Towards the end of 1939, the clouds of a future terrible war were already gathered in Europe, and much of the Jewish world was about to be utterly destroyed. Even in the relatively distant Land of Israel, Jews followed events in Europe with worry, and many likely added special prayers for the protection and rescue of their relatives still on the doomed continent.
This sense of urgency appears to have driven the decision of Rabbi Tzvi Yehudah Kook, the son of the country’s first post-Ottoman Chief Rabbi – Rabbi Avraham Yitzhak Hacohen Kook or the Ra’ayah - to move quickly and put out his father’s siddur, Olat Ra’ayah, even though the siddur was still undergoing revisions and editing. Thus did the siddur see print in the middle of the month of Av, 1939 – three weeks before the Nazi invasion of Poland.
The fear of the coming future that sped up this siddur’s publication was hinted at in Rabbi Tzvi Yehudah’s introduction to the book, where he stresses that the siddur appears “in this great hour which we are so occupied with in efforts of prayer,” and in his decision to not include the sources of the halachahs mentioned throughout the siddur: “since it has become clear that it must be divided into two parts (if the sources were to be added) and slow down the printing, primarily due to the circumstances of the situation outside, the hour is pressed now to finish this first part.”
He was as good as his word: the first advertisements for the siddur’s first volume, which included the prayers for weekdays, appeared in the religious Zionist daily Hatzofe already on August 4, 1939. The second volume, which included Shabbat and holiday prayers as well as various additions, would only come out five years later.
The siddur was originally published by the Association for Publishing the Books of Hara’ayah Kook, headed by religious Zionist leader Rabbi Meir Bar Ilan, and with the support of Mossad Harav Kook. Its appearance was naturally mostly noticed by the religious Zionist press, where the first volume was offered for sale in cloth binding. However, it was quickly also mentioned in Haaretz’s New Books section, as well as at length in Ha-Olam, the official paper of the World Zionist Organization, a few years later. According to this survey, the local Bnei Akiva branch in Jerusalem formed a regular class for learning the new siddur.
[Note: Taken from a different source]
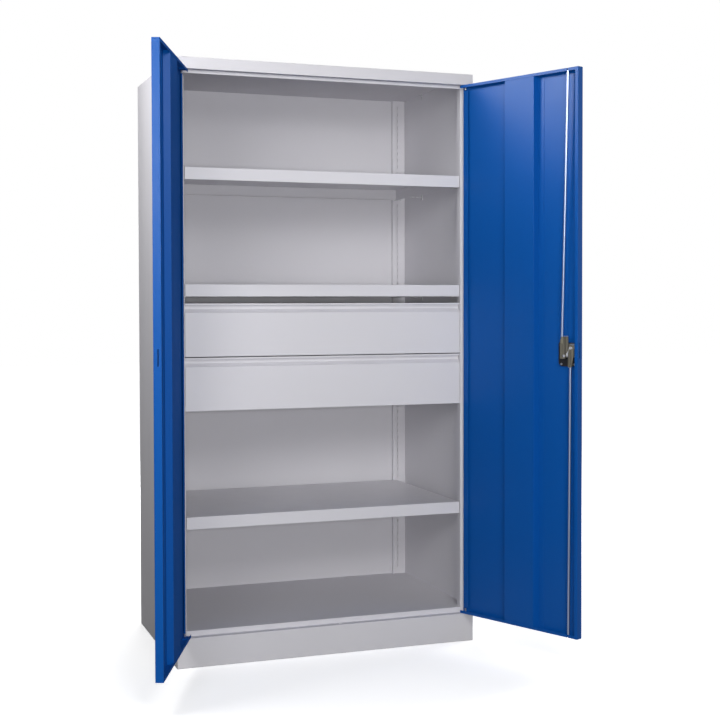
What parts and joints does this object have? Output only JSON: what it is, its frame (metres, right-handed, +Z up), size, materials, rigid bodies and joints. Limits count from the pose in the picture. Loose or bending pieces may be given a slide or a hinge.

Rav Kook the elder had begun his commentary on Jewish prayer while residing in London, during the second half of WWI. However, according to his son, he continued to work on it from time to time after returning to the Land of Israel until shortly before his death.
Despite making significant efforts, he ultimately only managed to complete the work for the first half of the siddur – including the hashkamah prayers for the morning, the korbanot, and some of the pesukei dezimra prayers for weekdays and Shabbat (“when his hand stopped writing on this, ending at the verse ‘Thanks to God, for forever is His mercy’”).
Therefore, his son attached “likutim” or collections to the remaining parts of the siddur, taken from the Ra’ayah’s extensive and rich corpus of writing, and dealing directly with the relevant passages. To this Rabbi Tzvi Yehudah then added four preparatory chapters to the prayer, the prayer order itself, as well as short, final halachas based on the rulings of the Shulchan Aruch, Rema, Mishnah Berurah, and the Chochmat Adam. In a few places, he also added the halachic rulings of the Ra’ayah’s father-in-law, the Aderet, because “it is convenient for him, for both of them, that their words meet and connect – then as now.”
The prayer itself – which like other such siddurim, seems to sometimes be accompanying the commentary, rather than the other way around – appears in nusach Ashkenaz, which the Ra’ayah himself prayed in. This was also done while relying on details appearing in the siddur of the Shelah, which Rav Kook himself used, “and all of it, the entirety of the nusach, is aimed at the customary and fixed according to the view of the Gra, by us in our Holy Land, in the Land of Israel.”
The native character of the siddur was emphasized in additional ways, too: the decision to include the priestly blessing of Birkat Kohanim for Shacharit on weekdays, the inclusion of the separation of terumot and ma’asrot for fruits and vegetables along with other commanded blessings, and the inclusion of the blessing of “Matziv Gevul Almanah” [blessing for seeing shuls, especially in the Land of Israel, that are built and used] alongside the blessings of seeing and hearing positive things, which are said in any place and any time.
Like many of the “commentary siddurim” that are published, few seem to actually use Olat Ra’ayah on a daily basis – even if they pray in its nusach. That said, the siddur does serve as a source of study and inquiry into various parts of the author’s teaching, some of them unique to prayer and others far broader and deeper than that.
Either way, since its first, rushed appearance, the siddur has been printed many more times ever since, reflecting the spiritual world and concerns of the Ra’ayah and the hard work of his son.
Dr. Reuven Gafni is a senior lecturer at the Land of Israel Department at Kinneret College. He specializes in the field of synagogues and religion in the Land of Israel in the modern era, and the relationship between Jewish religion, culture, and national identity in the Land of Israel.